> Given material:
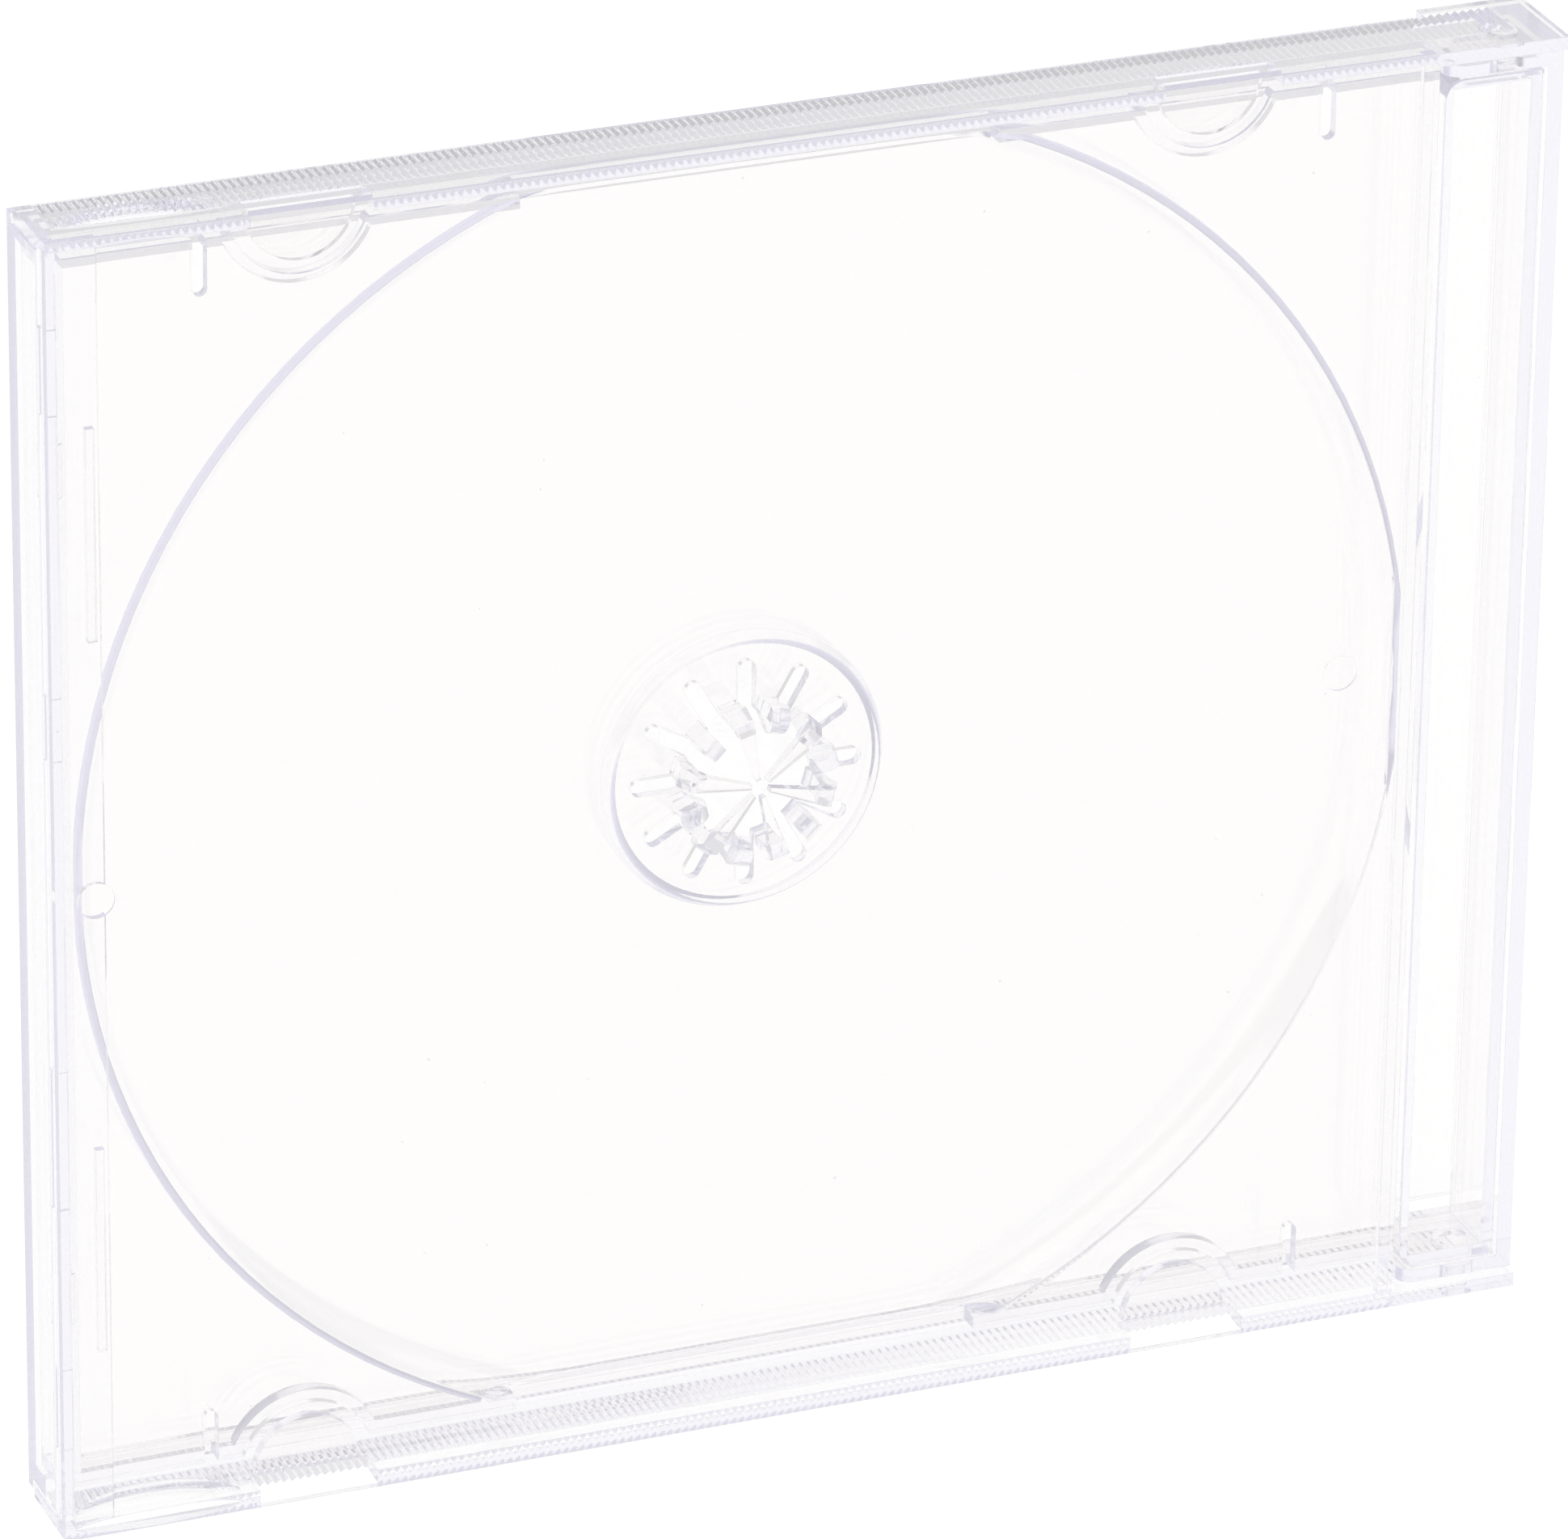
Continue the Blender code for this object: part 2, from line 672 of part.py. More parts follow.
def rim_notches():
    """Lowers the rim along the flat top and bottom of the recess, for the fingertips."""
    mesh = bmesh.new()
    half = RIM_NOTCH_WIDTH / 2
    outline = rectangle(
        DISC_CENTRE_X - half, DISC_CENTRE_X + half, TRAY_EDGE - OVERRUN, TRAY_EDGE + RECESS_EDGE + OVERRUN
    )
    for shape in both_long_edges(outline):
        add_prism(mesh, shape, "Y", TRAY_LAND - OVERRUN, TRAY_LAND + RIM_NOTCH_DEPTH)
    return mesh


def half_moon_pads():
    """Thickens the land from behind where the half-moon recesses go."""
    mesh = bmesh.new()
    radius = TAB_RADIUS + HALF_MOON_CLEARANCE + TRAY_WALL
    base = TRAY_EDGE + TRAY_WALL / 2
    drop = math.degrees(math.asin((base - LID_WALL) / radius))
    for centre in tab_centres():
        outline = arc(centre, LID_WALL, radius, drop, 180 - drop, 24)
        for shape in both_long_edges(outline):
            low = TRAY_LAND + TRAY_WALL / 2
            add_prism(mesh, shape, "Y", low, TRAY_LAND + HALF_MOON_DROP + TRAY_WALL)
    return mesh


def half_moon_recesses():
    """Room in the tray's land for the lid's half-moon tabs, open at the edge."""
    mesh = bmesh.new()
    radius = TAB_RADIUS + HALF_MOON_CLEARANCE
    for centre in tab_centres():
        outline = arc(centre, LID_WALL, radius, 0, 180, 24)
        for shape in both_long_edges(outline):
            add_prism(mesh, shape, "Y", TRAY_LAND - OVERRUN, TRAY_LAND + HALF_MOON_DROP)
    return mesh


def relief_slots():
    """Round-ended slots from the long edges inwards, which let the tray's corners flex."""
    mesh = bmesh.new()
    half = RELIEF_WIDTH / 2
    end = TRAY_EDGE + RELIEF_LENGTH - half
    for offset in RELIEF_OFFSETS:
        centre = DISC_CENTRE_X + offset
        outline = arc(centre, end, half, 0, 180, 8)
        outline += [(centre - half, TRAY_EDGE - OVERRUN), (centre + half, TRAY_EDGE - OVERRUN)]
        for shape in both_long_edges(outline):
            add_prism(mesh, shape, "Y", TRAY_LAND - OVERRUN, TRAY_LAND + 2 * TRAY_WALL)
    return mesh


def hub_platform():
    """The raised round seat that carries the disc's middle."""
    mesh = bmesh.new()
    top, foot = rounded_step(
        PLATFORM_RADIUS,
        HUB_SEAT,
        PLATFORM_FOOT_RADIUS,
        TRAY_FLOOR,
        PLATFORM_TOP_BEND,
        PLATFORM_FOOT_BEND,
    )
    profile = lead_in(foot[::-1] + top[::-1], TRAY_FLOOR + TRAY_WALL / 2)
    add_turned(mesh, DISC_CENTRE_X, MIDDLE, profile, 72)
    return mesh


def hub_hole():
    """Removes the middle of the seat, and its underside so that the seat stays thin."""
    mesh = bmesh.new()
    ratio = (PLATFORM_FOOT_RADIUS - PLATFORM_RADIUS) / PLATFORM_RISE
    inside = PLATFORM_RADIUS - PLATFORM_WALL + ratio * TRAY_WALL
    deep = PLATFORM_RISE + OVERRUN
    profile = [
        (HUB_HOLE_RADIUS, HUB_SEAT - OVERRUN),
        (HUB_HOLE_RADIUS, HUB_SEAT + TRAY_WALL),
        (inside, HUB_SEAT + TRAY_WALL),
        (inside + ratio * deep, HUB_SEAT + TRAY_WALL + deep),
    ]
    add_turned(mesh, DISC_CENTRE_X, MIDDLE, profile, 72)
    return mesh


def spoke_profile():
    """Side view of a long finger: a leg with a hook outside and an arm that reaches the centre."""
    hook = HUB_SEAT - HOOK_RISE - HOOK_RAMP
    arm = HUB_TOP + ARM_SLOPE
    leg = HUB_RADIUS - HUB_LEG
    return [
        (HUB_RADIUS, HUB_SEAT + TRAY_WALL / 2),
        (HUB_RADIUS, HUB_SEAT - HOOK_RISE),
        (HUB_RADIUS + HOOK_REACH, hook),
        (HUB_RADIUS + HOOK_REACH, hook - HOOK_LAND),
        (HUB_RADIUS - CROWN_BEVEL / 3, HUB_TOP + CROWN_BEVEL / 6),
        (HUB_RADIUS - CROWN_BEVEL, HUB_TOP),
        (SPOKE_TIP_RADIUS, arm),
        (SPOKE_TIP_RADIUS, arm + ARM_THICKNESS),
        (leg - ARM_THICKNESS, HUB_TOP + ARM_THICKNESS + ARM_ROOT),
        (leg - ARM_ROOT, HUB_TOP + 2 * ARM_THICKNESS),
        (leg, HUB_SEAT + TRAY_WALL / 2),
    ]


def finger_profile():
    """Side view of a short finger: a leg with a rounded head."""
    leg = HUB_RADIUS - HUB_LEG
    centre = HUB_RADIUS + HOOK_REACH - FINGER_HEAD
    outline = [(leg, HUB_SEAT + TRAY_WALL / 2), (HUB_RADIUS, HUB_SEAT + TRAY_WALL / 2)]
    outline += arc(centre, HUB_TOP + FINGER_DROP, FINGER_HEAD, 20, -200, 10)
    return outline


def add_finger(mesh, profile, angle, tip_width, root_width):
    """Adds a side view as a wedge that widens from the hub's centre outwards."""
    turn = Matrix.Translation((DISC_CENTRE_X, 0, MIDDLE)) @ Matrix.Rotation(-angle, 4, "Y")
    rings = []
    for side in (-1, 1):
        ring = []
        for radius, level in profile:
            share = (radius - SPOKE_TIP_RADIUS) / (HUB_RADIUS - SPOKE_TIP_RADIUS)
            width = tip_width + (root_width - tip_width) * share
            ring.append(mesh.verts.new(turn @ Vector((radius, level, side * width / 2))))
        rings.append(ring)
    left, right = rings
    mesh.faces.new(left)
    mesh.faces.new(right)
    for index in range(len(profile)):
        after = (index + 1) % len(profile)
        side = mesh.faces.new((left[index], left[after], right[after], right[index]))
        side.smooth = True


def hub_fingers():
    mesh = bmesh.new()
    step = 2 * math.pi / SPOKE_COUNT
    for index in range(SPOKE_COUNT):
        long_angle = step * index + math.radians(45)
        add_finger(mesh, spoke_profile(), long_angle, SPOKE_TIP_WIDTH, SPOKE_WIDTH)
        add_finger(mesh, finger_profile(), long_angle - step / 2, SPOKE_TIP_WIDTH, SPOKE_WIDTH)
    return mesh


def hub_slots():
    """Radial slots between the fingers, which let each one bend by itself."""
    mesh = bmesh.new()
    half = SLOT_WIDTH / 2
    start = HUB_HOLE_RADIUS - OVERRUN
    step = math.pi / SPOKE_COUNT
    for index in range(2 * SPOKE_COUNT):
        turn = Matrix.Rotation(step * index, 2)
        straight = arc(SLOT_REACH - half, 0, half, -90, 90, 7)
        straight += [(start, half), (start, -half)]
        outline = []
        for point in straight:
            across, upward = turn @ Vector(point)
            outline.append((DISC_CENTRE_X + across, MIDDLE + upward))
        low = HUB_SEAT - OVERRUN
        add_prism(mesh, outline, "Y", low, TRAY_FLOOR + TRAY_WALL + OVERRUN)
    return mesh


def tray_gate():
    mesh = bmesh.new()
    outline = arc(DISC_CENTRE_X + TRAY_GATE_OFFSET, MIDDLE, GATE_RADIUS, 0, 345, 23)
    add_prism(mesh, outline, "Y", TRAY_FLOOR - OVERRUN, TRAY_FLOOR + GATE_DEPTH)
    return mesh


def build_tray():
    tray = tray_body()
    cut(tray, "land_step", land_step())
    cut(tray, "tray_underside", tray_underside())
    join(tray, "bowl_wall", recess_bowl(TRAY_WALL))
    cut(tray, "bowl", recess_bowl(0))
    cut(tray, "rim_notches", rim_notches())
    join(tray, "half_moon_pads", half_moon_pads())
    cut(tray, "half_moon_recesses", half_moon_recesses())
    cut(tray, "relief_slots", relief_slots())
    cut(tray, "tray_gate", tray_gate())
    join(tray, "hub_platform", hub_platform())
    cut(tray, "hub_hole", hub_hole())
    join(tray, "hub_fingers", hub_fingers())
    cut(tray, "hub_slots", hub_slots())
    tray.data.materials.append(clear_plastic("clear_tray", (0.98, 0.98, 1.0, 1), 0.03))
    return tray


def main():
    clear_scene()
    build_cover()
    build_tray()
    build_lid()


main()
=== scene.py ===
"""Clear CD jewel case standing on its long edge in a white studio."""

import json
import math

import bpy
from mathutils import Matrix, Vector

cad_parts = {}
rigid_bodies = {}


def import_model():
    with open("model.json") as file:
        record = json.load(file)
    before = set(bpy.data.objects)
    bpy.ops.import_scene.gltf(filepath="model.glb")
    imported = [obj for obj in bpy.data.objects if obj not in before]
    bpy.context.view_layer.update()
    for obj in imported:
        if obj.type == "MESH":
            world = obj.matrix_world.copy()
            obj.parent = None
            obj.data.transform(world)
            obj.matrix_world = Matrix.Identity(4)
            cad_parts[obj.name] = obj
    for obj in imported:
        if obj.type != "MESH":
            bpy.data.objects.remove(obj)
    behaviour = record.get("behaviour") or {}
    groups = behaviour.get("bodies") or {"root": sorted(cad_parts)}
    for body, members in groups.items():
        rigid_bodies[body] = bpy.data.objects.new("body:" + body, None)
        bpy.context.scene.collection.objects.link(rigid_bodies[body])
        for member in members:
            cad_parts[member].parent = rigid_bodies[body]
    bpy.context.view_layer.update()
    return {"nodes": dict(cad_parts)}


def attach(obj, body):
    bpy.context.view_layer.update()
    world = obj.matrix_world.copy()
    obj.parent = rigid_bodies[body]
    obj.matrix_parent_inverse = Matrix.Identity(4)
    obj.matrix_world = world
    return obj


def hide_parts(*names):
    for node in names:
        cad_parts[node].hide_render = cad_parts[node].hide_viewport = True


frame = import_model()

bl_info = {
    "name": "Clear Jewel Case",
    "version": (1, 1, 0),
    "blender": (4, 5, 0),
    "location": "3D View > Sidebar > Jewel Case",
    "description": "Dresses the packed jewel case in clear polystyrene and lights it",
    "category": "Object",
}

MERGE_DISTANCE = 2e-6
FLAT_ANGLE = math.radians(0.2)

POLYSTYRENE_IOR = 1.59
SPECK_RADIUS = 0.05  # as a share of the speck spacing
LAMP_TINT = (0.99, 0.99, 0.995, 1)

FLOOR_HEIGHT = -0.0002
CAMERA_TARGET = Vector((-0.000972, 0, 0.062468))
CAMERA_REACH = (0.05, 50)
SENSOR_WIDTH = 36
LIGHT_BOUNCES = 14
MIRROR_BOUNCES = 12

# Where each step of the surroundings starts and ends, as a coordinate on the unit dome.
FRONT_TO_BEHIND = (-0.7, 0.4)
MIDDLE_TO_RIGHT = (0.5, 0.9)
MIDDLE_TO_LEFT = (-0.5, -0.9)
HORIZON_TO_SKY = (0.02, 0.06)
# Half the height over which the gap and the overhead light fade in.
GAP_FADE = 0.06
OVERHEAD_FADE = 0.1
BRIGHTNESS_BELOW_HORIZON = 1.0


class ClearPlasticLook(bpy.types.PropertyGroup):
    """Looks of the clear polystyrene that all three mouldings are made of."""

    plate_tone: bpy.props.FloatVectorProperty(
        name="Plate tone",
        description="Colour of light that has gone through a clean face",
        subtype="COLOR",
        size=3,
        min=0.0,
        max=1.0,
        default=(1.0, 0.9955, 0.984),
    )
    # Painted glow: the inside of the plastic gives off this colour as its own light, in place of
    # the light a long way through it has lost.
    painted_glow_tint: bpy.props.FloatVectorProperty(
        name="Painted glow tint",
        description="Colour that light takes on after a long way through the plastic",
        subtype="COLOR",
        size=3,
        min=0.0,
        max=1.0,
        default=(0.79, 0.78, 0.91),
    )
    # Sets both how fast light fades in the plastic and how bright the painted glow that replaces
    # it becomes.
    fade_and_glow_density: bpy.props.FloatProperty(
        name="Fade and glow density",
        description="How fast light takes on the haze, for each metre of its way",
        min=0.0,
        default=62.0,
    )
    edge_radius: bpy.props.FloatProperty(
        name="Edge radius",
        description="Rounding of the moulded edges",
        unit="LENGTH",
        min=0.0,
        default=0.00008,
    )
    wave_size: bpy.props.FloatProperty(
        name="Wave size",
        description="Size of the soft flow waves that moulding leaves on the faces",
        unit="LENGTH",
        min=0.001,
        default=0.009,
    )
    wave_height: bpy.props.FloatProperty(
        name="Wave height",
        description="Height of the flow waves on the tray, the waviest piece",
        unit="LENGTH",
        min=0.0,
        default=0.00002,
    )
    speck_spacing: bpy.props.FloatProperty(
        name="Speck spacing",
        description="Distance between fine specks and scuffs on the faces",
        unit="LENGTH",
        min=0.0005,
        default=0.0026,
    )
    speck_tone: bpy.props.FloatVectorProperty(
        name="Speck tone",
        description="Colour of the fine specks",
        subtype="COLOR",
        size=3,
        min=0.0,
        max=1.0,
        default=(0.80, 0.80, 0.82),
    )
    speck_roughness: bpy.props.FloatProperty(
        name="Speck roughness",
        description="Roughness of the fine specks, on faces that are polished elsewhere",
        subtype="FACTOR",
        min=0.0,
        max=1.0,
        default=0.3,
    )
    smooth_angle: bpy.props.FloatProperty(
        name="Smooth angle",
        description="Edges flatter than this are shaded smooth",
        subtype="ANGLE",
        default=math.radians(32),
    )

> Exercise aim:
Only the lines from the one containing "obj.matrix_world = Matrix.Identity(4)" to the one containing "LAMP_TINT = (0.99, 0.99, 0.995, 1)" are to be printed, both ends included, exactly as written.

> Result:
            obj.matrix_world = Matrix.Identity(4)
            cad_parts[obj.name] = obj
    for obj in imported:
        if obj.type != "MESH":
            bpy.data.objects.remove(obj)
    behaviour = record.get("behaviour") or {}
    groups = behaviour.get("bodies") or {"root": sorted(cad_parts)}
    for body, members in groups.items():
        rigid_bodies[body] = bpy.data.objects.new("body:" + body, None)
        bpy.context.scene.collection.objects.link(rigid_bodies[body])
        for member in members:
            cad_parts[member].parent = rigid_bodies[body]
    bpy.context.view_layer.update()
    return {"nodes": dict(cad_parts)}


def attach(obj, body):
    bpy.context.view_layer.update()
    world = obj.matrix_world.copy()
    obj.parent = rigid_bodies[body]
    obj.matrix_parent_inverse = Matrix.Identity(4)
    obj.matrix_world = world
    return obj


def hide_parts(*names):
    for node in names:
        cad_parts[node].hide_render = cad_parts[node].hide_viewport = True


frame = import_model()

bl_info = {
    "name": "Clear Jewel Case",
    "version": (1, 1, 0),
    "blender": (4, 5, 0),
    "location": "3D View > Sidebar > Jewel Case",
    "description": "Dresses the packed jewel case in clear polystyrene and lights it",
    "category": "Object",
}

MERGE_DISTANCE = 2e-6
FLAT_ANGLE = math.radians(0.2)

POLYSTYRENE_IOR = 1.59
SPECK_RADIUS = 0.05  # as a share of the speck spacing
LAMP_TINT = (0.99, 0.99, 0.995, 1)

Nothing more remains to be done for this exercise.